The red path highlights the flow of sensor data from a wine bottling warehouse into the corporate data lake. This is the ingestion phase of the IoT/ML pattern.
Data is gathered when a cask is opened and put into bottles. At that time, a worker scans the batch ID off of the cask and makes 11 measurements of the chemical composition of the wine. These data are collected into a single record that is transmitted to a low-power MQTT (simple publish-subscribe) broker for later transmission to the data lake.

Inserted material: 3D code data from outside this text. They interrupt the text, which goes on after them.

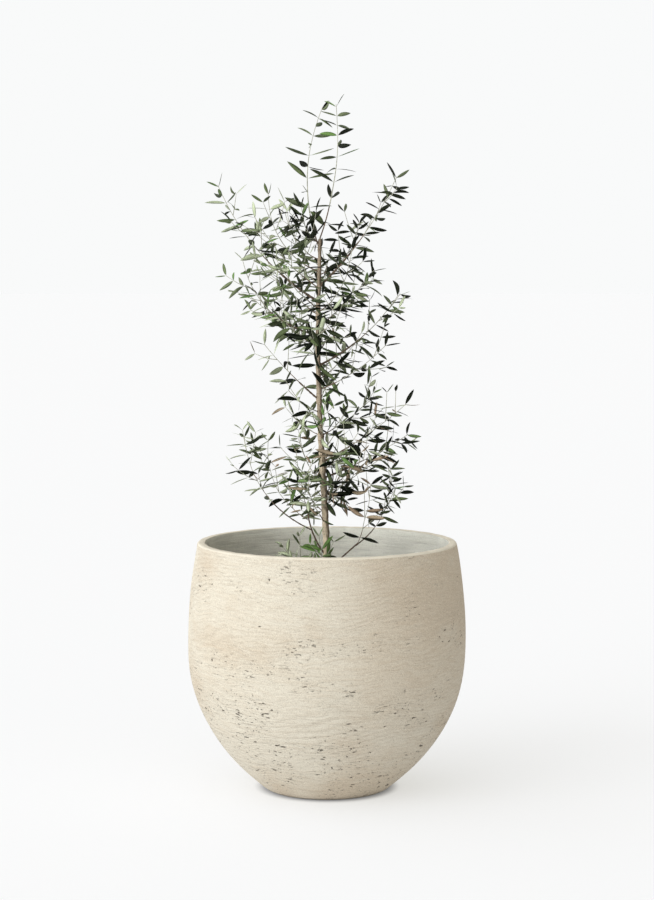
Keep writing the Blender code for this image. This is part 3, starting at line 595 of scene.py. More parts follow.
def stone_finish(planter):
    """Cast stone like travertine: level ripples, tan patches and small drawn-out pits, with painted
    shade in the ripples' dips, in the pits, on the side away from the key light and along the foot.
    """
    f = Finish("travertine_stone", 0.85, 0.25)
    wander = f.noise(f.place, 4.0, 3.0, output="Color")
    strata = f.noise(f.stretched(STRATA, wander, 0.110), detail=3.0, rough=0.55)
    threads = f.noise(f.stretched(THREADS, wander, 0.060), detail=3.0, rough=0.65)
    broad = f.noise(f.stretched(BROAD_PATCHES, wander, 0.080), detail=4.0, rough=0.6)
    grain = f.noise(f.place, STONE_GRAIN, 2.0, 0.7)
    in_patches = f.span(broad, 0.44, 0.70, 0.0, 0.75)
    tan_share = f.calc("ADD", in_patches, f.span(strata, 0.44, 0.66, 0.0, 0.30))
    # Warmer and darker towards +X and up the wall there, the side away from the key light: painted
    # warm shade, together with the stone's own tan on that side.
    to_the_right = f.span(f.across, 0.0, 0.11, 0.0, 0.6)
    upper_right = f.calc("MULTIPLY", to_the_right, f.span(f.level, 0.06, 0.30))
    at_foot = f.span(f.level, 0.090, 0.0, 0.0, 0.45)
    warm_share = f.calc("ADD", tan_share, f.calc("ADD", upper_right, at_foot))
    warm = planter.stone_warm
    body = f.mixed(warm_share, planter.stone, warm)
    # Painted shade: the ripples' dips are darker and warmer than their crests.
    in_dips = f.span(f.attribute("ripple"), 0.3, -0.9, 0.0, 0.26)
    rippled = f.mixed(in_dips, body, shade(warm, 0.78))
    lined = f.mixed(f.span(threads, 0.50, 0.70, 0.0, 0.34), rippled, shade(warm, 0.76))
    speckled = f.mixed(f.span(grain, 0.50, 0.70, 0.0, 0.55), lined, shade(planter.stone, 1.24))
    dusted = f.mixed(f.span(grain, 0.48, 0.28, 0.0, 0.60), speckled, shade(warm, 0.60))

    crowd = f.noise(f.stretched(PIT_CROWDS), detail=3.0, rough=0.6)
    lower = f.calc("ADD", crowd, f.span(f.level, 0.0, planter.height, 0.06, -0.07))
    cluster = f.span(lower, 0.475, 0.585)
    edge_noise = f.calc("MULTIPLY", f.noise(f.place, PIT_EDGE_GRAIN, 2.0), 0.6)
    pits = f.span(f.calc("ADD", f.attribute("pit"), edge_noise), 0.90, 1.08)
    for stretch, low, high, dark in PIT_LAYERS:
        speck = f.noise(f.stretched(stretch, wander, 0.030), detail=2.0, rough=0.6)
        some = f.calc("MULTIPLY", f.span(speck, low, high, 0.0, dark), cluster)
        pits = f.calc("MAXIMUM", pits, some)
    # Painted shade: the pits, the carved ones and the ones that are only bumped, are coloured near
    # black for the shade inside them.
    pitted = f.mixed(f.calc("MULTIPLY", pits, 0.90), dusted, planter.stone_pit)
    # Painted contact shadow: the wall's lowest few millimetres darken to a deep warm brown where
    # the foot meets the floor.
    painted_contact_shade = f.span(f.level, 0.0005, 0.0060, 0.75, 0.0)
    colour = f.mixed(painted_contact_shade, pitted, shade(warm, 0.35))

    fine = f.bumped(grain, 0.0006, 0.6)
    threaded = f.bumped(threads, 0.0014, 0.7, fine)
    layered = f.bumped(strata, 0.0032, 0.8, threaded)
    sunk = f.bumped(f.calc("SUBTRACT", 1.0, pits), 0.0022, 0.9, layered)
    return f.done(colour, f.span(broad, 0.3, 0.7, 0.78, 0.95), sunk)


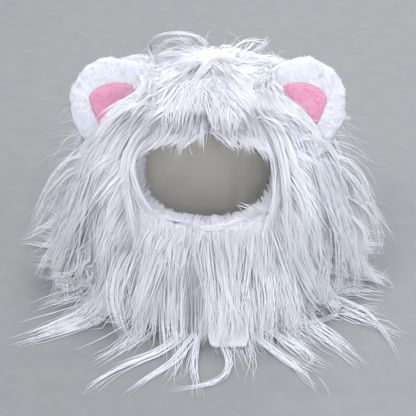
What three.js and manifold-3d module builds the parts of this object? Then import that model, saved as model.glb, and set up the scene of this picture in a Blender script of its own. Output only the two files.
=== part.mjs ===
// Pet lion mane wig: a fur hood with a face opening, two round plush ears and a closure tab at the chin.
// It stands open on its hem. Millimetres, +Z up, the face opening looks along -Y.
import * as THREE from 'three';
import { ConvexGeometry } from 'three/addons/geometries/ConvexGeometry.js';
import { mergeVertices } from 'three/addons/utils/BufferGeometryUtils.js';
import Module from 'manifold-3d';

const wasm = await Module();
wasm.setup();

// Hood cloth
const HOOD_HEIGHT = 134;
const HOOD_HALF_WIDTH = 60;
const HOOD_HALF_DEPTH = 53;
const CLOTH_WALL = 2;
const HEM_FOLD_HEIGHT = 9;
const HEM_FOLD_EXTRA = 1.8;
const GAP = 0.3;

// Face opening, through the front wall
const OPENING_WIDTH = 92;
const OPENING_HEIGHT = 62;
const OPENING_CENTRE_HEIGHT = HOOD_HEIGHT - 43;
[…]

There is an IoT gateway per warehouse to collect those samples and pass them to a Kafka cluster (a highly scalable, durable publish-subscribe system) for durable storage. A Kafka Connect worker is used to consume inflowing data and place it into an object storage bucket. The object storage, which is used as a cloud hand-off point, allows the IoT stream and the ML prediction and training to run in a different cloud, perhaps leveraging Google’s or Amazon’s ML-engine.
As a company in the food industry, and not the tech industry, using external ML infrastructure might be a good use case. The wine company may not have the technical staff to build and operate their own ML infrastructure. By populating the object storage bucket and triggering actions in the cloud service provider of choice, the company can leverage Google’s ML engine to pull the data from object storage and run it through a prediction job to attach the predicted quality of the wine batch.
Many businesses are trying to identify the right way to create applications that span more than a single cloud endpoint. In particular, they are trying to identify the right path for an IoT and ML architecture. The ingest -> analyze -> engage pattern, along with additional ways to choose the right cloud provider for each part of a multicloud application have been demonstrated in this article.